Dodatkowe opłaty w hotelach, które mogą Cię nieźle zaskoczyć!

Maciej Piwowski
12.06.2017

Hotel to nie instytucja charytatywna. Celem jego działalności jest przynoszenie zysków właścicielowi. Goście oczywiście nie mogą tego odczuć, ponieważ ich komfort i zadowolenie z pobytu bezpośrednio przekłada się na sukces obiektu. Bywa jednak, że ta relacja nie układa się idealnie. Goście bywają zaskakiwani dodatkowymi opłatami, o których wcześniej nie mieli pojęcia. Oto kilka najczęściej spotykanych przykładów.

No-show fee

W dosłownym tłumaczeniu jest to opłata za niestawienie się w hotelu. Coraz częściej do złożenia rezerwacji pobytu, konieczne jest podanie danych karty kredytowej. W ten sposób hotel zabezpiecza się na wypadek, gdyby gość postanowił jednak nie skorzystać z pobytu i nie uprzedził o tym wcześniej recepcji. Gdy dochodzi do takiej sytuacji, hotele często obciążają gościa opłatą za pierwszą noc.

Trudno jednoznacznie oceniać taką formę zabezpieczenia. Z jednej strony – gościowi mogło się coś przydarzyć i po prostu nie był w stanie wcześniej uprzedzić, że się nie pojawi. Z drugiej – hotel musi się jakoś chronić przed pochopnymi rezerwacjami.

Opłata za przedłużenie doby hotelowej

Standardowo doba hotelowa kończy się o godzinie 12 następnego dnia, ale niektóre obiekty stosują własne kryteria i skracają pobyt gości do np. 10 rano. Budzi to poważne wątpliwości, szczególnie biorąc pod uwagę, że doba hotelowa zaczyna się o 14-15, a czasami nawet o 16! W takiej sytuacji trudno jest mówić o „dobie”.

Jeśli gość nie zwróci uwagi na to, że jego doba hotelowa dobiegła już końca i będzie święcie przekonany o możliwości wymeldowania się po 12, to może na niego czekać niemiła niespodzianka w postaci rachunku za przedłużenie pobytu.

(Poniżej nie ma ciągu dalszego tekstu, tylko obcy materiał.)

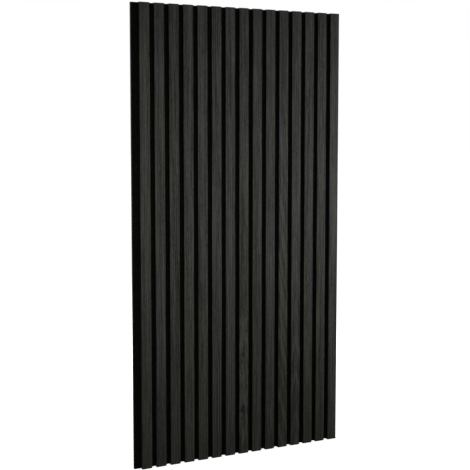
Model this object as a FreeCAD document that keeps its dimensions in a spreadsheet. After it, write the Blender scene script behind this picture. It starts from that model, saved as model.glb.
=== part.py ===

Opłata za korzystanie z barku w pokoju

Dla każdego powinno być oczywiste, że skorzystanie z wyposażenia barku pokojowego jest dodatkowo płatne. Jednak można zrozumieć gości, którzy płacą krocie za pobyt w luksusowym obiekcie i sądzą, że w ramach wysokiej ceny zawartość barku jest już wliczona do rachunku. Nic bardziej mylnego.

Korzystanie z barku pokojowego to z reguły zły pomysł. Ceny są wielokrotnie wyższe niż w normalnych sklepach, dlatego trzeba to traktować wyłącznie jako opcję ratunkową (hotel znajduje się na odludziu, a gościa strasznie suszy).

Opłata za końcowe sprzątanie

Brzmi absurdalnie? A jednak z takimi opłatami nadal można się spotkać w wielu hotelach, szczególnie niższej klasy. Hotel życzy sobie dodatkowej opłaty za to, że ktoś gruntownie posprząta pokój po wymeldowaniu gościa. Cena? Zależy od długości pobytu i może wynieść nawet 100 złotych! Na tę opłatę dodatkową trzeba szczególnie uważać.

Jak widać hotele potrafią nieźle zaskoczyć swoich gości. Szkoda tylko, że w wymienionych przypadkach nie można mówić o pozytywnym zaskoczeniu.